My mom grabbed my hand, and we walked down the sidewalk. Any other time, I would have pulled my hand away, but this was okay. This was our time. Our boots crunching, breath fogging. We just walked and walked.

She talked about things that she would talk about. The content mattered not. We tried to make the perfect boot prints in the snow with each step. Trying to not let a little bit of snow flip off the front of our boots and leave little drips in front or behind each step.

We looked up and tried to catch snowflakes in our mouths. It felt like hours had passed when we arrived back at our doorstep. Our feet frozen, a slight shiver in our bodies, but we weren’t cold. We stomped off our boots in the threshold just inside.

I turned around and looked back out the door, tracing our footprints around the block and into the distance with my eyes. Each and every step was recorded in the unmolested snow carpet, except where we had stepped. It was a temporary record, for by daybreak they would be covered completely, wiping out any reminder of where we had walked only hours earlier.

I climbed into my bed that night, still numb from the cold, and stared at the ceiling. We didn’t get them that often.. you know, time between just me and my mom, but when we did have our moments, they were as if the world stopped for only a moment, and only she and I were the two things occupying the universe.

I fell asleep with a little smile and another little reassurance that my mom was the coolest thing in the world.

My little boombox dialed into KC101 clicked on at 5:00 in the morning. I pulled my sheets up about my neck. The room was cold, and I could see the snow on the roof of the Andersons’ house across the street.
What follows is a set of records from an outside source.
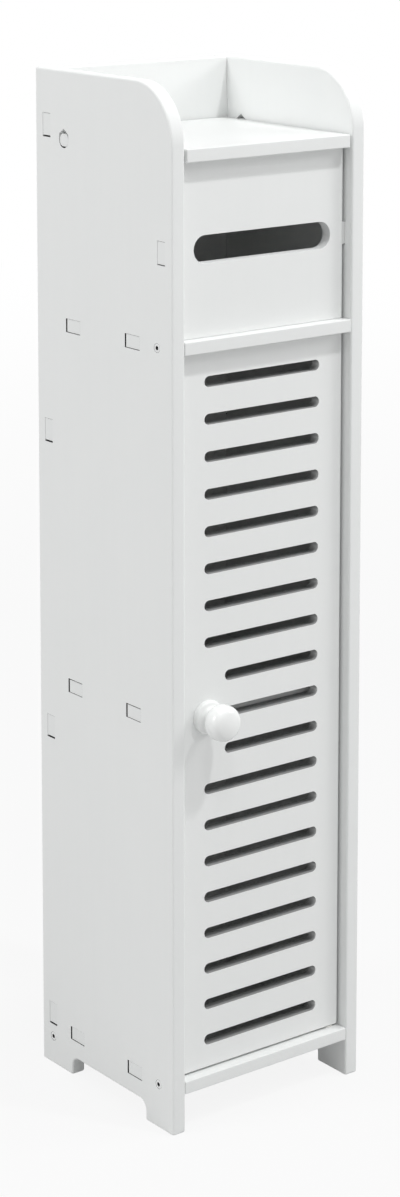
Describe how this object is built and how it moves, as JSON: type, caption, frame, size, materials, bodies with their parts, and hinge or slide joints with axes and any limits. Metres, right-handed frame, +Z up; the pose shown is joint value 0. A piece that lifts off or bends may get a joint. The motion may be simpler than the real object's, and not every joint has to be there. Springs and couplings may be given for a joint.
{
  "type": "toilet roll storage cabinet",
  "caption": "Slim upright bathroom cabinet of white boards with a slotted hinged door, a round knob and a lift-up lid over a compartment with a dispensing slot.",
  "frame": {"origin": "on the floor, in the middle of the rectangle that the cabinet and its knob take up", "axes": "+Z up, +X to the right of someone facing the door, +Y towards the back"},
  "size_m": [0.183, 0.1944, 0.8],
  "materials": {
    "white_board": "satin foamed board",
    "white_steel": "white coated screw",
    "white_nylon": "moulded",
    "zinc_steel": "zinc plated",
    "magnet": "sintered ferrite",
    "brass": "turned",
    "gloss_knob": "polished moulding"
  },
  "bodies": {
    "cabinet": {"left_side_panel": "white_board", "right_side_panel": "white_board", "back_panel": "white_board", "bottom_shelf": "white_board", "inner_shelf": "white_board", "middle_shelf": "white_board", "slot_panel": "white_board", "left_panel_screws": "white_steel", "right_panel_screws": "white_steel", "upper_pin_bush": "white_nylon", "lower_pin_bush": "white_nylon", "catch_housing": "white_nylon", "catch_magnet": "magnet", "catch_pole_plates": "zinc_steel", "catch_screws": "zinc_steel"},
    "lid": {"lid_board": "white_board"},
    "door": {"door_panel": "white_board", "upper_door_pin": "zinc_steel", "lower_door_pin": "zinc_steel", "knob": "gloss_knob", "knob_insert": "brass", "knob_screw": "zinc_steel", "strike_plate": "zinc_steel", "strike_screws": "zinc_steel"}
  },
  "joints": [
    {"name": "door_swing", "type": "hinge", "parent": "cabinet", "child": "door", "pos_m": [0.0705, -0.06375, 0.32], "axis": [0, 0, 1], "range_deg": [0, 107]},
    {"name": "lid_lift", "type": "hinge", "parent": "cabinet", "child": "lid", "pos_m": [0, 0.05945, 0.747], "axis": [-1, 0, 0], "range_deg": [0, 103]}
  ]
}
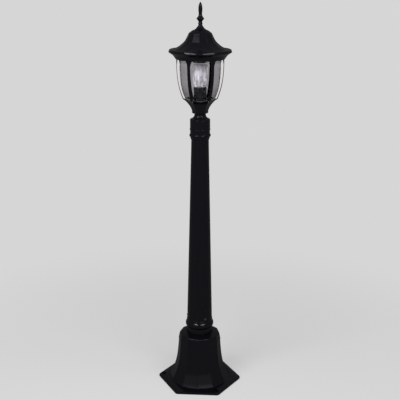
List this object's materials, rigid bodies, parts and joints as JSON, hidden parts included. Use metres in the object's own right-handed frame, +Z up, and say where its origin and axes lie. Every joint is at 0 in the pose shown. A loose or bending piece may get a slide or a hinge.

I sat there and thought of all the things we would do today since she was going to be home.

The DJ ticked off the various closures and delays of the schools that day. Mine was not one of them. I walked into the kitchen, and there she was doing whatever it is moms do. My face told all: There would be no Snow Day.

She could see my disappointment and probably tried to make the best of it… I don’t recall. All I know is that when I stepped out that morning, the magic had disappeared. The snow had many footprints, and piles were strewn about by all the neighbors and plows that had come by to start another day.

What only hours ago was our own personal domain—our kingdom of perfect white—was now to be shared by all. Just as it would in the many years to come. I kind of lost her that day for the first time. I found her a few times in the years to come, only to lose her forever.

Whenever it snows or hints at snow, I recall that night. I look up to the streetlights and watch the flakes reflect off its beam. I take note of the crisp of the air and imagine my little hand in hers just walking down the sidewalk. The only difference is that the tracks never return to the doorstep. They just go on and on into infinity—into the darkness where I can no longer see.

Three years ago today, I lost the second of three things most dear to me. First my grandfather a year or so before, now her, and eventually David.

I never really expressed to her how much she meant to me. Maybe I did, and perhaps I am my own worst critic. The bitterness of all those years after that snow night where she moved further and further away from me, trying to keep whatever the latest fire drill required. Her time, and our time, always the first to be sacrificed for some other thing. We always think at the time that there will be tomorrow, until you wake up one day and realize you don’t. You missed so many opportunities, and regret will pile up as you “only wish, you would have ______.”

It was only towards the end that we really started coming back together again. I could hold her hand again without being embarrassed that the other kids might see. She was fallible—she saw her mortality, and it brought her back to me again, only to be taken away by another.

That was my struggle, but underneath all the feelings I may have built up to that time. The little kid inside me never gave up hope that the radio would give us a day off, and we would be able to hang out together. And one day it did. It was September 5th, 2009 when life was cancelled.

I wrote down—but can’t find where I wrote it—the last time I saw my mother alive. It was, as I recall, almost a month before she passed away. We were at church… I think it was a post-service for my grandfather or grandmother. We were on the sidewalk and, for some reason, I just wanted to get back to NYC to my apartment. I had David drop me off at the train station in Bridgeport. How could I ever have known that would be the last time I would see her? She wanted me to go back to Milford or Orange and hang out for the rest of the day, but I couldn’t be bothered that day. Something more pressing was calling me back.

The next time I would see her, it was in a wooden box at Adzima’s funeral home. She looked fake, like a Madame Tussaud wax museum character. I would not have a private moment with her ever again in person, as I was surrounded by friends and family that were all in shock just as I was.

I’ll carry this regret with me for as long as I live. We get so self absorbed into our own little world, we forget the important things that are right in front of our noses.

I still stand in awe of Mom’s achievements and her tenacity and all that she was to so many people. I find myself emulating her a lot during my day-to-day. They say those lives who are cut short are like candles that burned brightest. If that is true, my mother was magnesium, and she burned so brightly that I was blinded. I only regained my true vision after her flame burned out.

Mom, you did the best you could. You drove us to be the best we could, and I forgive you for all that ill I harbored while vying for your attention. In the coming years, I will work on forgiving myself for being so stubborn and keeping all I have bottled up inside for so long. You were to both me and David the thing we sought approval from on a daily basis. You set the bar higher and inspired us to reach a little higher, leap a little farther, and to lead with your heart.

I’m going to try to live a little more today in honor of all that you stood for. I will continue to try to inspire and be inspired and to smile at the obstacles that stand in my way. I will do my best to recognize that those are the things that define us and that overcoming them is the ultimate achievement in living.

I miss you more than you will ever know. I am sorry I didn’t tell you that more often, but I know you knew.